Kesavan's Lamentations
- Author: M. Mukundan
- Original title: Kesavante Vilapangal
- Translator: A. J. Thomas
- Language: Malayalam
- Genre: Novel
- Publisher: DC Books, Rupa & Co.
- Publication date: 1999
- Publication place: India
- Published in English: 2006
- Awards: Vayalar Award Crossword Book Award

= Kesavan's Lamentations =

1999 novel by M. Mukundan

Kesavan's Lamentations (original title: Kesavante Vilapangal) is a 1999 Malayalam novel written by M. Mukundan. The novel tells the story of a writer Kesavan who writes a novel on a child named Appukkuttan who grows under the influence of E. M. S. Namboodiripad.

==Plot summary==
Written as a story within a story, the book recreates the internal and external chaos involved in the process of Kesavan's writing, as he pens his book, Appukkuttan's Lamentations. The story deals with the life and death of Kesavan as well as with the life and obsessions of the protagonist of Kesavan's book, the boy called Appukkuttan, who deifies E. M. S. Namboodiripad, under whose portrait's gaze he slept and woke as a child. The narrative travels back and forth between Kesavan and Appukkuttan.

==Awards==
- 2003: Vayalar Award - M. Mukundan
- 2006: Crossword Book Award for Indian Language Fiction Translation - M. Mukundan and A. J. Thomas for the English translation

==Reviews==
Citation for the Crossword Book Award by H. S. Shiva Prakash, Subashree Krishnaswamy and Dilip Kumar:

 "Kesavan’s Lamentations is a widely acclaimed work of contemporary fiction in Malayalam, which examines the mystique around E M S Namboodiripad, one of the major icons of Kerala politics.
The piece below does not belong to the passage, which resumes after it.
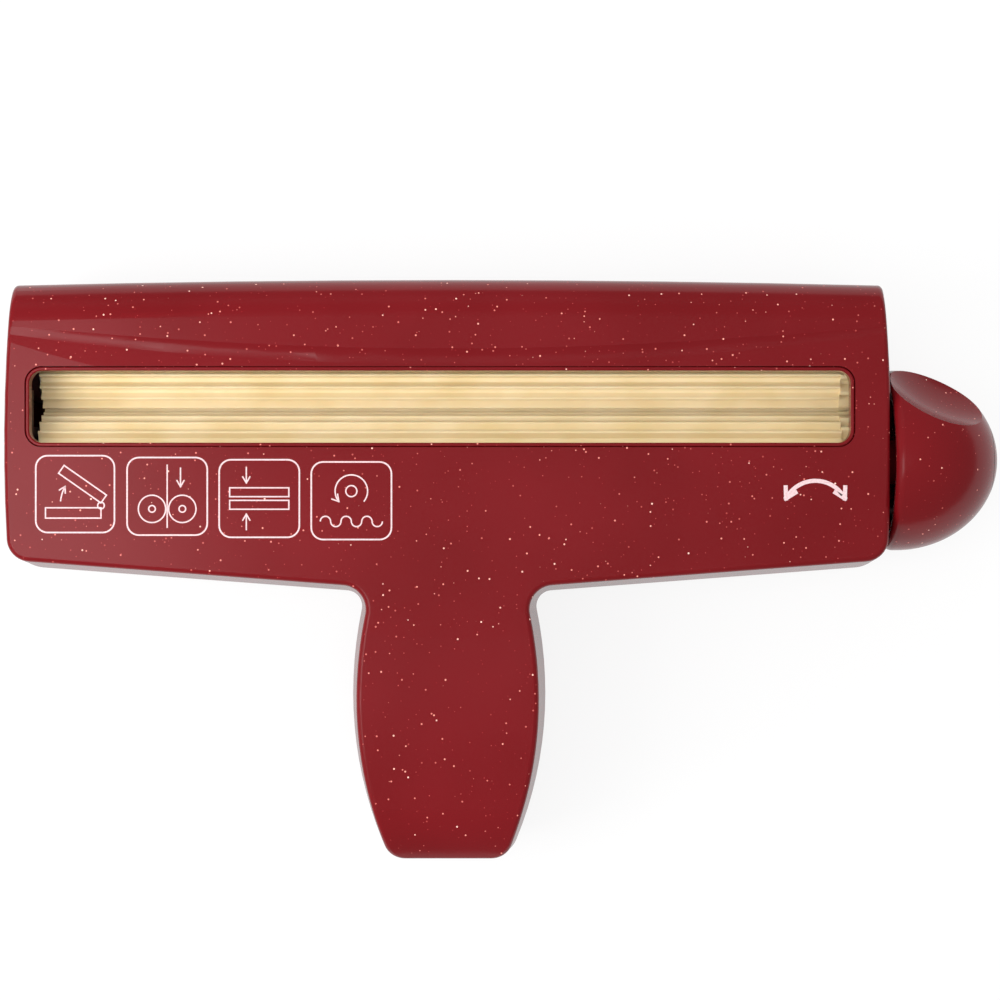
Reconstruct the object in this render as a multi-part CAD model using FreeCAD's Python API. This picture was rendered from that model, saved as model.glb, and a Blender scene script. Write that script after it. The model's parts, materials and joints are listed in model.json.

By telescoping divergent narrative positions and techniques in a variety of language registers, Mukundan has created a deeply fascinating novel. Serious and humorous at once, it appeals at different levels to a wide cross-section of readers - an achievement that has earned him the Hutch Crossword Book Award second time around. A J Thomas, well-known translator from Malayalam and an Indian English poet, has recreated successfully in English the resonances and nuances of the source text."